Even for Vick, who was clearly a Blank favorite when he wore No. 7 for Atlanta and not No. 33765-183 in the federal prison system. Blank famously pushed Vick on the field in a wheelchair when the quarterback had a broken leg in 2003, and exchanged letters with the player during Vick’s time in prison.

The working relationship — player and owner — ended with Vick’s betrayal. The personal relationship, somehow, has persevered.

“I have not spoken to him face to face,” Blank said. “I have indicated that I would do anything that I can do on a personal level that would be constructive and productive for Michael and that still hasn’t changed. But we’ve certainly been in communication.”
But Vick won’t be returning to the Falcons as a player.

“We’ve made it clear Michael’s not going to play for us again, as you know,” Blank said. “Right now his salary is being tolled so it has no effect on our cap, beyond the allocation of signing bonus which happens under any circumstances. So we’ll deal with it at the time we think is correct.”

Vick slipped quietly out of the prison in Leavenworth, Kan., after serving 19 months. Accompanied by his fiancee, Vick was driving home to Virginia to begin two months of home confinement at his five-bedroom house in Hampton before a scheduled released from federal custody on July 20.

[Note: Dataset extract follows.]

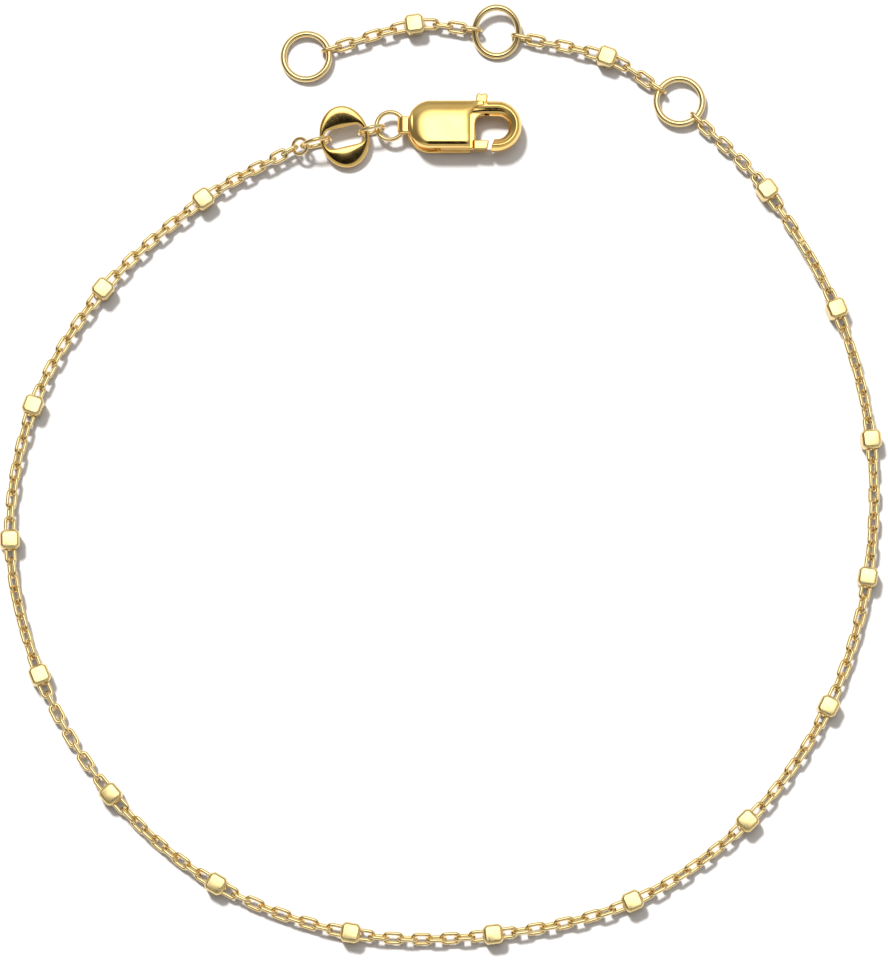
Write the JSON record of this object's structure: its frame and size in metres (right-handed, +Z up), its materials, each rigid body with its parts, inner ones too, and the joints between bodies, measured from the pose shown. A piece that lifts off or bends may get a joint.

Sometime after that, he’ll meet with NFL commissioner Roger Goodell, who’ll then start the process of deciding if Vick should be allowed to return to the NFL.

“I don’t know what else I can add,” Goodell said Wednesday. “Once he’s concluded that, I will make a judgment based on what he tells me and what I can determine from speaking to others and a final background check on this and make a determination at the right time.”

No teams have publicly said they would welcome Vick on their club, for several reasons — the biggest of which is his contract rights are still owned by the Falcons, who may seek to trade him or give him his outright release if Goodell reinstates the former Virginia Tech star.

If a team takes a chance on Vick, that club will surely have to deal with a public-relations uproar.

“We’re not looking at that situation. We don’t have an interest there,” Colts owner Jim Irsay said.

But at the same time, Irsay suggested Vick should have a chance to redeem himself.

“It’s always great when you hear about the stories of people coming back from (mistakes) early in their life and turning things around,” Irsay said.